I'm pleased to announce the release of an exquisite, intriguing collection of short fiction, The Deep Forest by Sofía Rhei, translated from the original Spanish by Kendal Simmons, from Aqueduct Press. You can purchase the book now from Aqueduct Press at https://www.aqueductpress.com/books/978-1-61976-274-9.php. You can read a sample from the book at https://www.aqueductpress.com/books/samples/978-1-61976-274-9.pdf.
The Deep Forest offers dark short stories with an uneasy rhythm, dense as the fertile undergrowth that twists into tendrils, wet as the moss on which the dew dwells--tales woven through fragile intuition and legends wrought with the impulses, guilts, and cravings of which we are scarcely aware.
Murky mirrors, deceptive will-o’-the-wisps, dryads who know not what they are, wings born from the sting of punishment, keys that bind bodies, the charm of springs that glow with a false fire, girls sharp with thorns, wishes granted and burdened by the weight of death, people who are anything but human and humans who are not quite people--everything has a place in the Deep Forest, a perhaps infinite realm inhabited by all that lives within us without our consent, and where there is nothing more terrifying than a “forever and ever.”

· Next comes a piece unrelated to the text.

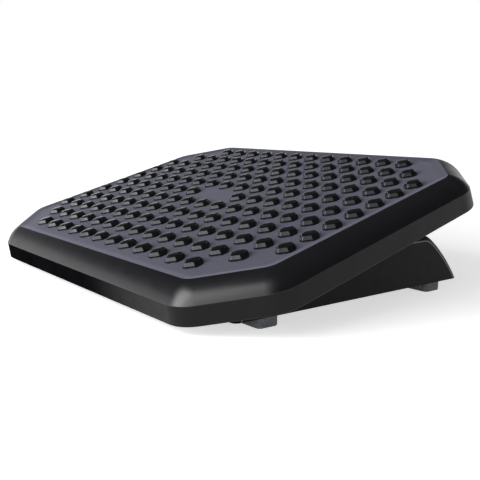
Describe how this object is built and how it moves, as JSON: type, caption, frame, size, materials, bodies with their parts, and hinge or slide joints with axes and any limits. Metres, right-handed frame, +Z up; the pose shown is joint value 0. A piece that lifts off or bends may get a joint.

“From this book spill hundreds of tiny seed-like tales, ready to
burrow into the soft soil of your mind. They are strange, sweet,
ruthless and profound, each hinting at briar-twisted paths to darker,
wilder glades beyond your sight.” —Frances Hardinge, author of Fly by Night and The Lie Tree
“A treasure chest of jeweled miniatures, all new fables and fairy
tales from the fabulously rich imagination of Sofia Rhei.” —Lisa Tuttle, , author of The Silver Bough and
The Pillow Friend
Borges comes to mind occasionally with The Deep Forest, especially his
later more parable-like work such as Dreamtigers, but there are also
occasional echoes of Kafka and of the gnomic stories of poets like
W.S. Merwin....The translation here, by Kendal Simmons, convincingly
and sometimes hypnotically conveys a very distinctive voice, which
(despite a few odd contemporary colloquialisms like ‘‘ginormous’’)
evokes the classic rhythms of the old tale-tellers. The Deep Forest
may seem a relatively slim collection, but it contains multitudes.